To top it off, Fuller of the IFRC also calls the country “disaster-prone”.

“In the past fifteen years, we’ve seen about three droughts and eight severe floods,” he said.

Aside from humanitarian concerns, Foster-Carter says that UN bodies are obligated to provide relief to the North Korean people, as the DPRK is a member state. However, the aid relationship is complicated.

“North Korea is, in most other respects, a very secretive regime and, while it defies the United Nations Security Council on issues like weapons of mass destruction, nuclear and ballistic missile testing, it is perfectly happy to receive aid,” Foster-Carter said. “But there’s always controversy about where the food aid goes.”
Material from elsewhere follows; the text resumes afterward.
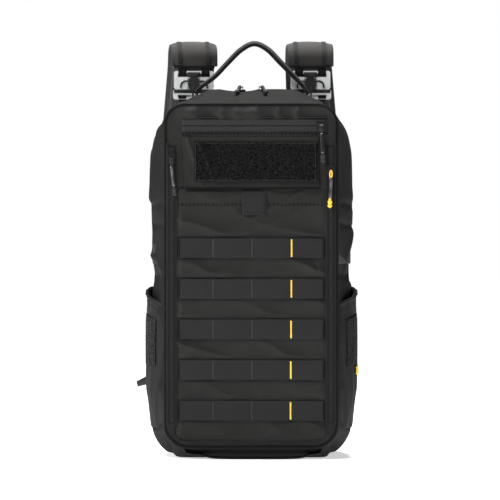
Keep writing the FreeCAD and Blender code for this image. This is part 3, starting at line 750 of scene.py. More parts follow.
def build_face():
    steps = 56
    gap = 0.3 * MM
    inner = rounded(PANEL_TOP.x + gap, PANEL_LOW.z - gap, PANEL_TOP.z + gap, 12 * MM, steps=steps)
    outer = rounded(FACE_HALF, FACE_LOW, FACE_TOP, STATION_R_LOW[0], STATION_R_TOP[0], steps)
    points = []
    for t in np.linspace(0, 1, 30):
        row = []
        for (x, z) in (1 - t) * inner + t * outer:
            fade = min(1.0, t / 0.08, (1 - t) / 0.06)
            row.append((x, FACE_Y + fade * (ring_depth(x, z) - FACE_Y), z))
        points.append(row[:-1])
    face = cloth("face_cloth", points, CLOTH, "main_lid", thick=2.2 * MM, flip=True, closed=True,
                 replaces=("front_frame",))
    panel = rounded_sheet(PANEL_TOP.x, PANEL_LOW.z, PANEL_TOP.z, 12 * MM, 120, 200, panel_depth)
    cloth("panel_cloth", panel, CLOTH, "front_panel", thick=1.6 * MM,
          replaces=("front_panel_cloth",), held="stretched")
    hem_z = 319 * MM
    for x0, x1 in ((-91, -14), (23, 88)):
        line = [(x, panel_depth(x, hem_z), hem_z) for x in np.linspace(x0 * MM, x1 * MM, 60)]
        teeth("front_panel", line, (0, 0, 1), 3.2 * MM, pitch=4.4 * MM, radius=1.1 * MM, material=THREAD)
    for x in (-91.8 * MM, 91.8 * MM):
        line = [(x, panel_depth(x, z), z) for z in np.linspace(36 * MM, 330 * MM, 90)]
        stitch("front_panel", line, FRONT)
    for sign in (-1, 1):
        lip = smooth_path([(sign * 93.6 * MM, FACE_Y - 0.4 * MM, z * MM) for z in (40, 130, 240, 336)], 70)
        tube("panel_edge_" + ("left" if sign < 0 else "right"), lip, 1.1 * MM, CLOTH, "front_panel")


def build_rows():
    """Webbing grid. Each loop bows out between its tacks."""
    ends = np.concatenate([[ROW_LOW.x + 0.9 * MM], TACK_X, [ROW_TOP.x - 0.9 * MM]])
    for n, z in enumerate(ROW_Z):
        path = []
        for x in np.linspace(ROW_LOW.x, ROW_TOP.x, 130):
            k = min(max(int(np.searchsorted(ends, x)) - 1, 0), 3)
            t = min(max((x - ends[k]) / (ends[k + 1] - ends[k]), 0.0), 1.0)
            bow = (0.7 + 0.5 * fuzz(k * 3.7, n * 2.3, 0.0)) * math.sin(math.pi * t) ** 0.6
            drift = 0.5 * fuzz(x * 9, n * 5.1, 4.0)
            path.append((x, ROW_Y - bow * MM, z + drift * MM))
        band("webbing_row_%d" % (n + 1), path, FRONT, ROW_W, 1.5 * MM, WEB, "front_panel",
             replaces=("webbing_rows",))
        # The middle tacks are black thread coloured pale grey: painted highlight.
        for x in TACK_X[:2]:
            bar_tack("front_panel", x, z, ROW_W - 2.5 * MM, ROW_Y - 0.85 * MM, PALE_THREAD_PAINTED_HIGHLIGHT, width=1.4 * MM)
        for x in (ends[0], ends[-1]):
            bar_tack("front_panel", x, z, ROW_W - 2.5 * MM, ROW_Y - 0.85 * MM, THREAD)
        bar_tack("front_panel", TACK_X[2] + (0.6 - 0.35 * n) * MM, z, ROW_W - 4 * MM, ROW_Y - 0.9 * MM,
                 YELLOW_THREAD, width=2.2 * MM)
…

However, Carter-Foster said that, perhaps unsurprisingly, the aid relationship has its ups and downs.

“The fact that the North Korean government is a very controlling government and it doesn’t like having foreigners around means that there are fewer than before,” he said. “The volumes of aid have gone down because of donor fatigue because the DPRK is so difficult to work with.”

The floods this year have been particularly bad, but they are an annual occurrence in the DPRK. That means this probably won’t be the last time international bodies have to bail North Korea out.